§ **Data to use**:

** START **

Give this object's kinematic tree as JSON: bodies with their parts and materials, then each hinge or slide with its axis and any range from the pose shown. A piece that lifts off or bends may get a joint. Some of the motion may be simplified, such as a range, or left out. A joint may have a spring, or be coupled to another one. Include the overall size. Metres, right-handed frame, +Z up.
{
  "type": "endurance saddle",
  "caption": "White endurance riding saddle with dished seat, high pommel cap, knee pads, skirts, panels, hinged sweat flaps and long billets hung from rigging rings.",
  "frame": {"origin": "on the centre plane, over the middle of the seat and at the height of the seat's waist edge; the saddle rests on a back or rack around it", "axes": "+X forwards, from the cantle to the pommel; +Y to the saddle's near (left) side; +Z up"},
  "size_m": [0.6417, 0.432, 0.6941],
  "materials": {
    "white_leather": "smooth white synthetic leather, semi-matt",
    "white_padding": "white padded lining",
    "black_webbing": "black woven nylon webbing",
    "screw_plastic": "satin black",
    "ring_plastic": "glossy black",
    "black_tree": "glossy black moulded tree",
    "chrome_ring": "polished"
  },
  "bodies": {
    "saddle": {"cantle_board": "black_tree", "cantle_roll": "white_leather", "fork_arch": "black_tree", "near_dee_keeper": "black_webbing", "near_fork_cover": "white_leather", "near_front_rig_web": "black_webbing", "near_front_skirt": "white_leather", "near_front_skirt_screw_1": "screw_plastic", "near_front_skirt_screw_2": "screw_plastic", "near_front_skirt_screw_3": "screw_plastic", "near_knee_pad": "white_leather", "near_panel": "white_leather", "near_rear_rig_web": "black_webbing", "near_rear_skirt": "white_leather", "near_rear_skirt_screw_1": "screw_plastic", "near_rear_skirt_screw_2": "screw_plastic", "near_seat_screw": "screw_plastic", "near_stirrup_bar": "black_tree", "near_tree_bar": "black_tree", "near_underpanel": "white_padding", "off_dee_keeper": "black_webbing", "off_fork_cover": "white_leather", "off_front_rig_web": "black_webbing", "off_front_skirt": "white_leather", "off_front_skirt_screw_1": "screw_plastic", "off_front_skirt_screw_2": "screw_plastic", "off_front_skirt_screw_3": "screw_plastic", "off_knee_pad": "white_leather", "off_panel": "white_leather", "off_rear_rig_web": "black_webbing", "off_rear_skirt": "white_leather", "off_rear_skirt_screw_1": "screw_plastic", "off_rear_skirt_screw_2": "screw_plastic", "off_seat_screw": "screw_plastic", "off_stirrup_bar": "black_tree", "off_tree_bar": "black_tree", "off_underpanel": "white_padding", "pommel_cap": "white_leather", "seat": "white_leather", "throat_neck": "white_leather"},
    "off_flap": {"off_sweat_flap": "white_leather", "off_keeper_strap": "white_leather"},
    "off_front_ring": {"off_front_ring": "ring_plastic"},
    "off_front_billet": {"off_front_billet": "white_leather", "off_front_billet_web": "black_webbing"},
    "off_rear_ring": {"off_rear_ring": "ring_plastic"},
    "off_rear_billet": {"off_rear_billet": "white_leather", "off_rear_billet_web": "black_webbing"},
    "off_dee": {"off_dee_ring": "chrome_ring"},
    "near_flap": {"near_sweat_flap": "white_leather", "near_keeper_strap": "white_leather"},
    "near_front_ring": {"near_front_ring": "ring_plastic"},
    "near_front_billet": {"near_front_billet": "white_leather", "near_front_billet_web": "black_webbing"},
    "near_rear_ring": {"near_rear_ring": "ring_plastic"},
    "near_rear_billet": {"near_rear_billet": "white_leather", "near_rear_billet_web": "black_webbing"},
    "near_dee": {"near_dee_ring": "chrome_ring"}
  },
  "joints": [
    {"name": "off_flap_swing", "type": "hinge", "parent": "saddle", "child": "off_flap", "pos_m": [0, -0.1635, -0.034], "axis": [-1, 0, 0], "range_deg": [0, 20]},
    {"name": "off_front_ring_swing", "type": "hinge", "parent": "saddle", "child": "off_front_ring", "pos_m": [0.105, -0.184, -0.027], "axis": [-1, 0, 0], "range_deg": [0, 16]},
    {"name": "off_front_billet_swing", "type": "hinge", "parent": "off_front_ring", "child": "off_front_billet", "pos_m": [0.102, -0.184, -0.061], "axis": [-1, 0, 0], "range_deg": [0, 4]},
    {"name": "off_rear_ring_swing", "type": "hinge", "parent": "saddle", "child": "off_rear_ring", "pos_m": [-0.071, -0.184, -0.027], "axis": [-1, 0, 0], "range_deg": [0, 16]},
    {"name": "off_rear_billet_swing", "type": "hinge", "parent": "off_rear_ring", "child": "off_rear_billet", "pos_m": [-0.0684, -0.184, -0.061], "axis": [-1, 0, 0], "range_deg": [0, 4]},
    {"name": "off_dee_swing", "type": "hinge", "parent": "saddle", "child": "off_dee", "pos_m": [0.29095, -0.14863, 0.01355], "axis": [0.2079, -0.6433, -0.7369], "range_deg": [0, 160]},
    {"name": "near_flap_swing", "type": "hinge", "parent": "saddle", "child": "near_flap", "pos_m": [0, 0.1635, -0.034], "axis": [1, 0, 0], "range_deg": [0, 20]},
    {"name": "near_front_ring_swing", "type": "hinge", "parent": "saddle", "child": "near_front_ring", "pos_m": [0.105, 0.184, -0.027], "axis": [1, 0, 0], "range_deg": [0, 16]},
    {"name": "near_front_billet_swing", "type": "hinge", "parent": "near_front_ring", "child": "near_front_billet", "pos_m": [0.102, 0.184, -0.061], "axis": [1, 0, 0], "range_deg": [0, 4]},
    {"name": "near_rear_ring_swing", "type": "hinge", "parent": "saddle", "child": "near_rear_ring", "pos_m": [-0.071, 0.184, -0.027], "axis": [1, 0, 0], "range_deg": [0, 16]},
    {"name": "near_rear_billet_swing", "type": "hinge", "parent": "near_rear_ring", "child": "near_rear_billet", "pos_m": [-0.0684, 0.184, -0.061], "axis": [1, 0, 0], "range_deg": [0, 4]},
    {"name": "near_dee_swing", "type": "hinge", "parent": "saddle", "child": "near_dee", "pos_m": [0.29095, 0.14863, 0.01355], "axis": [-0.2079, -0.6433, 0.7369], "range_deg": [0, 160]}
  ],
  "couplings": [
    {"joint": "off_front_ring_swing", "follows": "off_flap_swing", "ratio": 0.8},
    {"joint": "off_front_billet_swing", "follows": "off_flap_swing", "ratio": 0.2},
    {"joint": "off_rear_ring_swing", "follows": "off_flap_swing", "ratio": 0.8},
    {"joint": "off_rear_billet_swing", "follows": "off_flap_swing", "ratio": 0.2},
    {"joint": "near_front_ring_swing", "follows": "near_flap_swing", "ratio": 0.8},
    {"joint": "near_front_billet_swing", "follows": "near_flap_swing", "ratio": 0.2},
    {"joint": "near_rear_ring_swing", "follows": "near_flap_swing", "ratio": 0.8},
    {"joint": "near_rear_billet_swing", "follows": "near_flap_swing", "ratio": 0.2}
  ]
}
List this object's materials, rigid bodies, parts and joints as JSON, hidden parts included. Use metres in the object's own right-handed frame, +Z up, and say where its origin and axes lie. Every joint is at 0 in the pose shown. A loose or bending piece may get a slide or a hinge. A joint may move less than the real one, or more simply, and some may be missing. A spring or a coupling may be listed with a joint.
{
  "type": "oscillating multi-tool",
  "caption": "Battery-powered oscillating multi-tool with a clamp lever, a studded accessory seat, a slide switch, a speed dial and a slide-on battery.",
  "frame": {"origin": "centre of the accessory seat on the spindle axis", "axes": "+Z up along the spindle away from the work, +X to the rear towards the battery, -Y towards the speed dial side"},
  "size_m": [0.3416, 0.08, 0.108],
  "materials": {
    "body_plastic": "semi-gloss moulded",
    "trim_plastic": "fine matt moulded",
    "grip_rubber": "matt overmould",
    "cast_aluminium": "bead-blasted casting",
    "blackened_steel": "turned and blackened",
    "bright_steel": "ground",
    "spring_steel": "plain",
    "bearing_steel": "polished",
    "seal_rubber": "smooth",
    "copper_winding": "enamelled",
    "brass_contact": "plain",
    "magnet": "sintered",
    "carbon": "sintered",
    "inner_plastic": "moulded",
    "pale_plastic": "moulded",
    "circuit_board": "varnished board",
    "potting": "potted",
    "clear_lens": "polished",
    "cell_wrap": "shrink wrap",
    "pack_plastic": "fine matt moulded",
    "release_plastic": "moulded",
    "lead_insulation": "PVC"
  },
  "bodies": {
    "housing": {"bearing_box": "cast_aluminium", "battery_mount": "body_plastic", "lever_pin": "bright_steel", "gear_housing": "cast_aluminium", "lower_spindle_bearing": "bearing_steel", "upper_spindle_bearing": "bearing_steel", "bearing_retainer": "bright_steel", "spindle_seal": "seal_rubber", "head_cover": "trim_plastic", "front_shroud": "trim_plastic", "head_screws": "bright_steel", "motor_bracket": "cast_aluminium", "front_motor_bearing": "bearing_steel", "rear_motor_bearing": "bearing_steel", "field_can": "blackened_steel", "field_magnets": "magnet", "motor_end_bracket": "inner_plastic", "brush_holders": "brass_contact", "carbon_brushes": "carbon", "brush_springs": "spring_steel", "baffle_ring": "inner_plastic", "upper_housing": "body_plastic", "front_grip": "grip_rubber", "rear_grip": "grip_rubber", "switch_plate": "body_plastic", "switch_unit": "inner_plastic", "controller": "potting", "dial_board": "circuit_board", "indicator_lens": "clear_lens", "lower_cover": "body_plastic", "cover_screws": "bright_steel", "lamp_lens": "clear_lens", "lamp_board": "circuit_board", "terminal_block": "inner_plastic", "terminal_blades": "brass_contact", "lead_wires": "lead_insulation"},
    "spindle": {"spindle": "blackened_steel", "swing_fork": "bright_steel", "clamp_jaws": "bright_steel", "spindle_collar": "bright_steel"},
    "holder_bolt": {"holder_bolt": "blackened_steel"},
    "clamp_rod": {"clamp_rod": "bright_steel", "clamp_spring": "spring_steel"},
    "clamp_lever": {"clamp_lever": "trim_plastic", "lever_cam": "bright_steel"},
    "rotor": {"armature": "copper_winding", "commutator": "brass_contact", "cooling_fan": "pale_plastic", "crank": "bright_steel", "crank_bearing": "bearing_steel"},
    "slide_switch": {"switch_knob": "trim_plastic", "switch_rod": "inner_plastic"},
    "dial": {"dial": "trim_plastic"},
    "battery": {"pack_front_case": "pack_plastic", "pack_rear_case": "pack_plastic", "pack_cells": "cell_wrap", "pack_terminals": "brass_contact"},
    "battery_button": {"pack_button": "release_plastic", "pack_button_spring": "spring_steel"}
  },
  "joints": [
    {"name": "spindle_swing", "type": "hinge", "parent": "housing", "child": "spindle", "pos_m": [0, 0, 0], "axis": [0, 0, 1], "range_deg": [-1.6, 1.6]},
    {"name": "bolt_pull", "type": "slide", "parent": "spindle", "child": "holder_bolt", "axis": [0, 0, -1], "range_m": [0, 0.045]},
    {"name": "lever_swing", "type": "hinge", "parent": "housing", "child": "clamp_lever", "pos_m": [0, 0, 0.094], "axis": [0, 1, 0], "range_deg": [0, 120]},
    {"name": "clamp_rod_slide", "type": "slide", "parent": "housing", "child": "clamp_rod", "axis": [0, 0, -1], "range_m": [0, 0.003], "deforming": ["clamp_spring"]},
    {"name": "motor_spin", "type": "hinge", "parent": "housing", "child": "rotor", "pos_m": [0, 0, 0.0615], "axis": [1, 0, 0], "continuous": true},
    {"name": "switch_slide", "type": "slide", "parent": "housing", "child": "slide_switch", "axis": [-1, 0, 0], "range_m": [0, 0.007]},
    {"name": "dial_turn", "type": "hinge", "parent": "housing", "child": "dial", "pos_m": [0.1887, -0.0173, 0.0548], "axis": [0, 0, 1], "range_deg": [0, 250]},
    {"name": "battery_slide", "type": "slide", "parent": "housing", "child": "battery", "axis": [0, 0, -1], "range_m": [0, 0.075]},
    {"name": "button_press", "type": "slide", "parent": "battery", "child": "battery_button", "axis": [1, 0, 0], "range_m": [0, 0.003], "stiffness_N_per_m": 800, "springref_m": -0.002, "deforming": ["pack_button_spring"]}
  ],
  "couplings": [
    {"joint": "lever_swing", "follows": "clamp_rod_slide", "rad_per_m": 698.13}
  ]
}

** END **

§ **Work to do**:
In the records above, locate each line with the word "axes". Copy all such lines.

§ **Answer to the exercise**:
  "frame": {"origin": "on the centre plane, over the middle of the seat and at the height of the seat's waist edge; the saddle rests on a back or rack around it", "axes": "+X forwards, from the cantle to the pommel; +Y to the saddle's near (left) side; +Z up"},
List this object's materials, rigid bodies, parts and joints as JSON, hidden parts included. Use metres in the object's own right-handed frame, +Z up, and say where its origin and axes lie. Every joint is at 0 in the pose shown. A loose or bending piece may get a slide or a hinge. A joint may move less than the real one, or more simply, and some may be missing. A spring or a coupling may be listed with a joint.
  "frame": {"origin": "centre of the accessory seat on the spindle axis", "axes": "+Z up along the spindle away from the work, +X to the rear towards the battery, -Y towards the speed dial side"},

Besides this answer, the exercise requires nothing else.